# My UMOD Installer doesn't work



## Arden (Aug 9, 2003)

Lately, I've been getting back into Unreal Tournament on my iMac, and I've been downloading new 5h17 to play in it.  However, I've only gotten 1 UMOD file to install correctly using UMOD Installer since I put the game on my iMac; with everything else, the installer simply does nothing, locking up the computer and forcing me to restart the computer.

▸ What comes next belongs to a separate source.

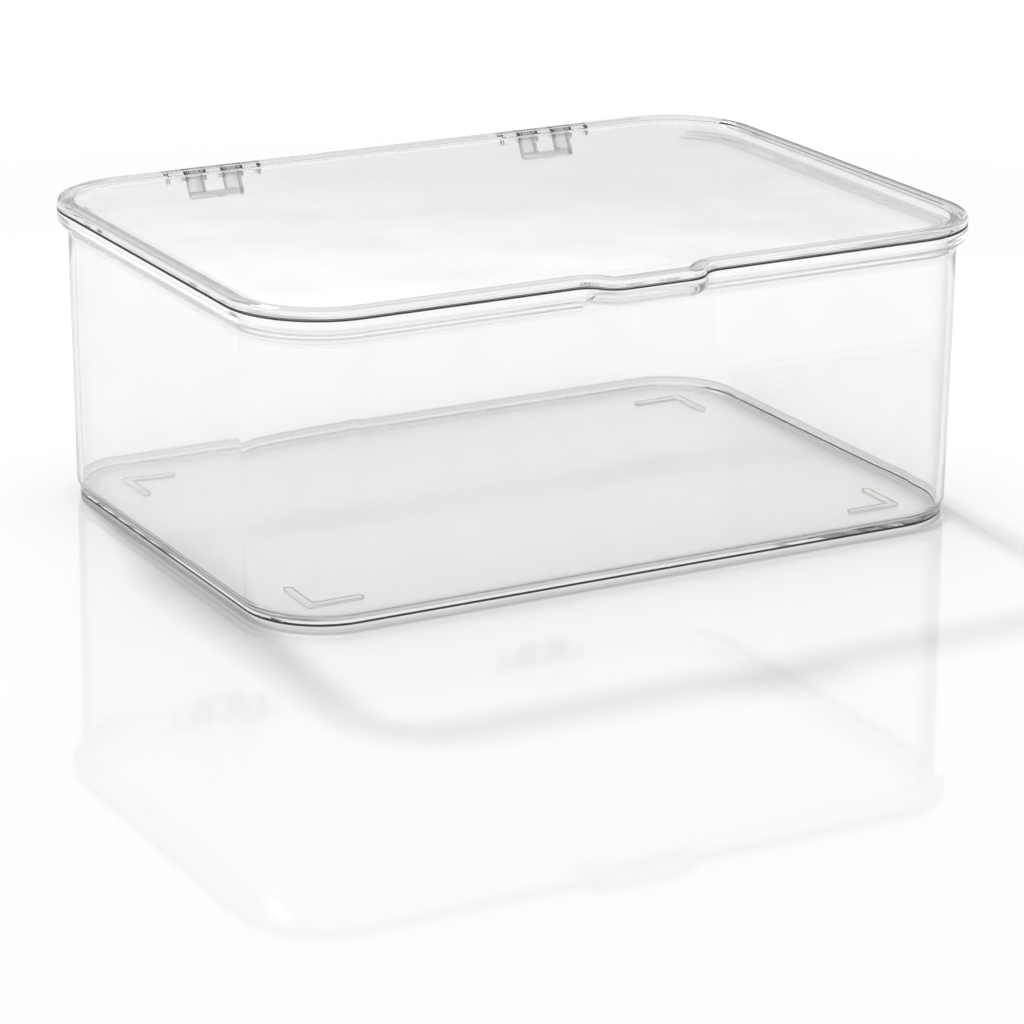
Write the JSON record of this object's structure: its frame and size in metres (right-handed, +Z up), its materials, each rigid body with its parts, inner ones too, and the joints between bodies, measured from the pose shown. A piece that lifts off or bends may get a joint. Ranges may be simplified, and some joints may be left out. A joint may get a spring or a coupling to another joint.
{
  "type": "makeup organizer",
  "caption": "Clear rectangular makeup bin with rounded corners, a rolled rim with a finger tab, and a flat recessed lid that swings on knuckle hinges along the back.",
  "frame": {"origin": "on the table under the middle of the whole outline, seen from above, with the front finger tab and the hinge heels included", "axes": "+X along the front to the right, +Y from the front with its finger tab to the hinges at the back, +Z up"},
  "size_m": [0.27, 0.2062, 0.1047],
  "materials": {
    "clear_plastic": "clear injection-moulded plastic, polished, with a faint grey tint",
    "clear_pin_plastic": "clear drawn plastic rod, polished"
  },
  "bodies": {
    "tub": {"tub": "clear_plastic", "left_hinge_pin": "clear_pin_plastic", "right_hinge_pin": "clear_pin_plastic"},
    "lid": {"lid": "clear_plastic"}
  },
  "joints": [
    {"name": "lid_hinge", "type": "hinge", "parent": "tub", "child": "lid", "pos_m": [0, 0.09865, 0.1003], "axis": [-1, 0, 0], "range_deg": [0, 105]}
  ]
}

Does anyone know where I can find this small program?  I've tried a couple ways of getting it to work, including redistributing RAM, to no avail, and I've been unable to find a working hyperlink to download it.  If you have UT with the installer, would you be able to email it to me?


----------



## Drizzt (Aug 9, 2003)

If you have your UT cd, it should be on that in an Extras folder I think.


----------



## Arden (Aug 9, 2003)

Okay, I tried it, and it's still got the same issue.  Is there an update I could find somewhere?


----------



## Drizzt (Aug 10, 2003)

Hmm odd.  I'm pretty sure that's the only version of the umod installer that's out there for the mac and pc for that matter as well.  The only other thing I can think of is to see if you could download a manual install file of the mod you're trying to install and see if it works that way.


----------



## Arden (Aug 10, 2003)

Well some come that way and some don't.  I'm not sure what to do at this point.


----------



## Drizzt (Aug 11, 2003)

Well I know of another mac UT message board that even though it's a small community, they seem to know their stuff.  Since I'm out of ideas try going there.  The site is at:http://osx.beyondunreal.com and follow the link to their forums.  You don't even need to register to post at the forums either.  Hopefully someone there might know what's going wrong with the umod installer.


----------



## a2daj (Aug 11, 2003)

Make sure you have the newer version of the umod installer (1.1. I think).  It's included with the 436 update.  Not sure which version of the UT CD you have, but I think the GotY version, which installs version 436, might include verison 1.1.


----------



## Arden (Aug 11, 2003)

Thanks, Drizzt.  I have UT 436, but I'm not sure about the UMOD Installer.  I will check the version on that, check out that forum, and get back to you guys.


----------



## Arden (Aug 12, 2003)

Success!  Pulled the installer from the Unreal site, and it works fine.


----------